▶ TASK TO COMPLETE
In the entries below, the lines from the one with "Write the build123d" through the one with "SIDE_NOTCH_RADIUS = 6.18" are to be copied exactly; both ends count.

▶ EXERCISE MATERIALS
▽
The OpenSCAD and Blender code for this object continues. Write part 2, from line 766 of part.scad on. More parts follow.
△
▽
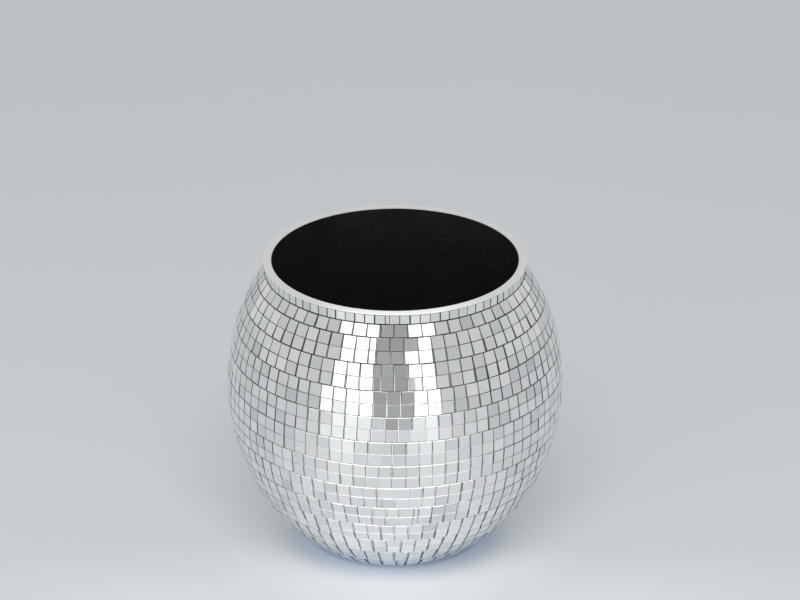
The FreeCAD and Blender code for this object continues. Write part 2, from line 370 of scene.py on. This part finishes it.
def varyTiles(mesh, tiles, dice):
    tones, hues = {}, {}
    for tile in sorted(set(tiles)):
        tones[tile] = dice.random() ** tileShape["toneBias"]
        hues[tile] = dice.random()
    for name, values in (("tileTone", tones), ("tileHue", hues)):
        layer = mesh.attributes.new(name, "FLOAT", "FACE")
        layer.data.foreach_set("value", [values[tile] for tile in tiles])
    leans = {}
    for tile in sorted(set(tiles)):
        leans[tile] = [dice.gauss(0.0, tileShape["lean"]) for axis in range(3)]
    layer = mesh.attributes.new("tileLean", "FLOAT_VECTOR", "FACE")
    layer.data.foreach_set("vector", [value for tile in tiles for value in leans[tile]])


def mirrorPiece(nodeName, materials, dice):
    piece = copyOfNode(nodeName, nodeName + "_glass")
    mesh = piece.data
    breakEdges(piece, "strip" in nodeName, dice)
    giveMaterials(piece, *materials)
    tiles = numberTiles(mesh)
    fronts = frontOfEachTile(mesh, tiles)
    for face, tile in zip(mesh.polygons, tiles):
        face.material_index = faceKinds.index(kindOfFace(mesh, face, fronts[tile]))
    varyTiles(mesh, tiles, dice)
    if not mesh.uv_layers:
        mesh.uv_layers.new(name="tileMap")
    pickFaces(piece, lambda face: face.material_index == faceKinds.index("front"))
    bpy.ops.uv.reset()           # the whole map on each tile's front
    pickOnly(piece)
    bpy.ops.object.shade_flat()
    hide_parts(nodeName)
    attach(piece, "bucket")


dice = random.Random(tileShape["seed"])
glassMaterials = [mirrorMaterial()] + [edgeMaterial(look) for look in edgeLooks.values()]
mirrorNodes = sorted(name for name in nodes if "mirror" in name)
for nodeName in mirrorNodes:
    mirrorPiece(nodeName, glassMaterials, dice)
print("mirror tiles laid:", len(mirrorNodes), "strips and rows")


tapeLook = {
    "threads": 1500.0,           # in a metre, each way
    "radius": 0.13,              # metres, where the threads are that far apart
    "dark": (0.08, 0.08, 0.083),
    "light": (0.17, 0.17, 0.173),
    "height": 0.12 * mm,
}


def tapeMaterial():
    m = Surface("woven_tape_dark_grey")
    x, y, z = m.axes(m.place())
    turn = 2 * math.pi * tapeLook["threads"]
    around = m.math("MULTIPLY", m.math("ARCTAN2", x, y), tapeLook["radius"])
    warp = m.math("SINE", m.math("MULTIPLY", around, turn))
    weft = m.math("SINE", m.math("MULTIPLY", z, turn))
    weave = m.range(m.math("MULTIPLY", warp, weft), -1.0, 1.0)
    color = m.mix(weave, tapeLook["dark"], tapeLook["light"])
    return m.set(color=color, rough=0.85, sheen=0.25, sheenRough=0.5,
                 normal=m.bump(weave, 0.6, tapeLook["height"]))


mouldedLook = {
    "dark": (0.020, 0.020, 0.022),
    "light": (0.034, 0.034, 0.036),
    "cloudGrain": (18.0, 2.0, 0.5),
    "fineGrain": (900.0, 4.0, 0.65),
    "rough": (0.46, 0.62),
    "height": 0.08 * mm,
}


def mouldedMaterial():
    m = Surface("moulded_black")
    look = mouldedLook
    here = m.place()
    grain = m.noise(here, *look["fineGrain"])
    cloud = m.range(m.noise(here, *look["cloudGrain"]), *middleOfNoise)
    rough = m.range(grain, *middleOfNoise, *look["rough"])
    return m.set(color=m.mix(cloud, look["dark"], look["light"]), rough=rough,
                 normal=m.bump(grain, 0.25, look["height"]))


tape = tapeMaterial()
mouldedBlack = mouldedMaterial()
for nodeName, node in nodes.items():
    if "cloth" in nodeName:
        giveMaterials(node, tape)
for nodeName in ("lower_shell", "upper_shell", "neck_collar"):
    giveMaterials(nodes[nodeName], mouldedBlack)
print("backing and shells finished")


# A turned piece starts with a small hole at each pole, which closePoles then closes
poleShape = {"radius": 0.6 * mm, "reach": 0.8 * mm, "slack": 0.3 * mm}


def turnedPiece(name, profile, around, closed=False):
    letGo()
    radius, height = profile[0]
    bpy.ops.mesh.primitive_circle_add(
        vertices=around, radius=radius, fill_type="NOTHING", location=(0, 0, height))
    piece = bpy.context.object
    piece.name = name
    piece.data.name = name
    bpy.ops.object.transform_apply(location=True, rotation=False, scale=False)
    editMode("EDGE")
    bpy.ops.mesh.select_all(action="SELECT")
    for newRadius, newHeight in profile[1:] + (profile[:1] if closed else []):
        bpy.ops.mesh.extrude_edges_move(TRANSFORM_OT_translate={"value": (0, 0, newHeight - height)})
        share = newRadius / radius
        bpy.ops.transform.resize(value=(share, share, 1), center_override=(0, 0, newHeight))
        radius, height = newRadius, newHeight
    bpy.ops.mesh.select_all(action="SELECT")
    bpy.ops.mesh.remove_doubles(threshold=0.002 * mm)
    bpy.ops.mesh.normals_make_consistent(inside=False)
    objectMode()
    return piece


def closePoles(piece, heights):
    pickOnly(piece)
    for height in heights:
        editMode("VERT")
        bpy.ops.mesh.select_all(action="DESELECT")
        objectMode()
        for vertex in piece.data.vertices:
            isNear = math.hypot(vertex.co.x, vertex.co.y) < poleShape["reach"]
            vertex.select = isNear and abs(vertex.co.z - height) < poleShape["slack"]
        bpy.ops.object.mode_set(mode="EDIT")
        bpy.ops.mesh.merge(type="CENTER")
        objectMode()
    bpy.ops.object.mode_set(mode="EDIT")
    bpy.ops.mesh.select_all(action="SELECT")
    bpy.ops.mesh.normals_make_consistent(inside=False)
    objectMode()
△
▽
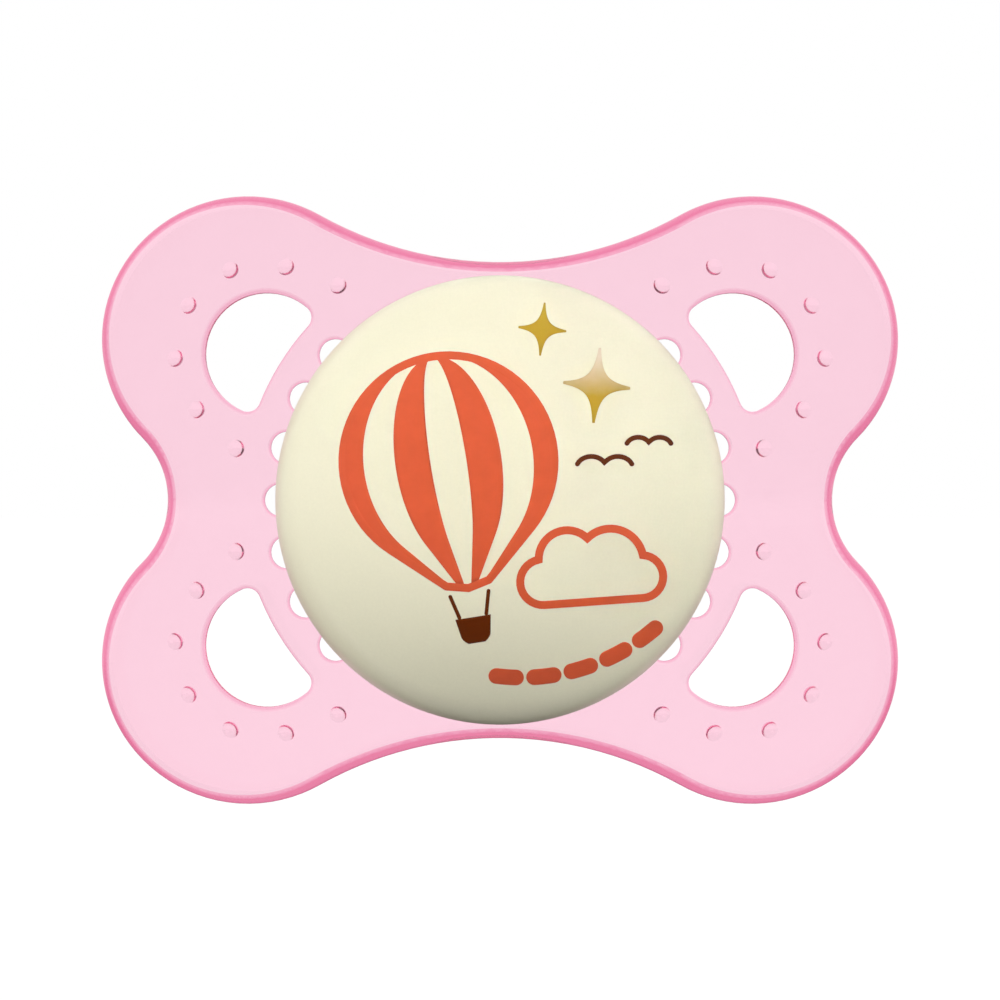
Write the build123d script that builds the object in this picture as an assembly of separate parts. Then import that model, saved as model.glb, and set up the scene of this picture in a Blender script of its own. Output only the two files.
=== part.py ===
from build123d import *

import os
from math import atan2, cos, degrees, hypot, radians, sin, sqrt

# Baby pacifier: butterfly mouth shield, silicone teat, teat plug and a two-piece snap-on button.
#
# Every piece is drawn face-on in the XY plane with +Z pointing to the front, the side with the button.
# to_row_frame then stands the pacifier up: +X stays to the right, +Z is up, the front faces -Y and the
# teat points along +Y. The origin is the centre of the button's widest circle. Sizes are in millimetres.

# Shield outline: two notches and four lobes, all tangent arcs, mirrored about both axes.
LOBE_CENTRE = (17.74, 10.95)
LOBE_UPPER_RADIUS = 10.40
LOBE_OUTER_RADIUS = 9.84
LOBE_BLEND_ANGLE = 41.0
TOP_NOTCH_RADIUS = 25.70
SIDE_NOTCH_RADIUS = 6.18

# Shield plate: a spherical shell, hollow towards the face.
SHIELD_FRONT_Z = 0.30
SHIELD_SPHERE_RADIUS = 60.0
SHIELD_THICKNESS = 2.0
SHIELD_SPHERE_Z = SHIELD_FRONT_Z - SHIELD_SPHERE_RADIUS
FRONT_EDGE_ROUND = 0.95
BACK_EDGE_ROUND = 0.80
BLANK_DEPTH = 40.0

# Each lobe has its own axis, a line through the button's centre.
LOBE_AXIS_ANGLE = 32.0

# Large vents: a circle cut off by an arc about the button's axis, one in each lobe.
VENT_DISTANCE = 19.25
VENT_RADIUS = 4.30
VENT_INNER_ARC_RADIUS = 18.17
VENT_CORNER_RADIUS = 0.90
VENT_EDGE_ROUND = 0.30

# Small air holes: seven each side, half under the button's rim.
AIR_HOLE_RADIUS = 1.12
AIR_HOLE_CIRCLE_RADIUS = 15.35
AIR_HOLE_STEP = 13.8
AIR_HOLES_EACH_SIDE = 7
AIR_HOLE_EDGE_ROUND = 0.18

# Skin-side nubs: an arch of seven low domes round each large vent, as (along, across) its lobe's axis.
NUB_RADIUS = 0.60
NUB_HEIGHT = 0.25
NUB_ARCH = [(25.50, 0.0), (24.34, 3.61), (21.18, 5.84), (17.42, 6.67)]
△
▶ TASK ANSWER
Write the build123d script that builds the object in this picture as an assembly of separate parts. Then import that model, saved as model.glb, and set up the scene of this picture in a Blender script of its own. Output only the two files.
=== part.py ===
from build123d import *

import os
from math import atan2, cos, degrees, hypot, radians, sin, sqrt

# Baby pacifier: butterfly mouth shield, silicone teat, teat plug and a two-piece snap-on button.
#
# Every piece is drawn face-on in the XY plane with +Z pointing to the front, the side with the button.
# to_row_frame then stands the pacifier up: +X stays to the right, +Z is up, the front faces -Y and the
# teat points along +Y. The origin is the centre of the button's widest circle. Sizes are in millimetres.

# Shield outline: two notches and four lobes, all tangent arcs, mirrored about both axes.
LOBE_CENTRE = (17.74, 10.95)
LOBE_UPPER_RADIUS = 10.40
LOBE_OUTER_RADIUS = 9.84
LOBE_BLEND_ANGLE = 41.0
TOP_NOTCH_RADIUS = 25.70
SIDE_NOTCH_RADIUS = 6.18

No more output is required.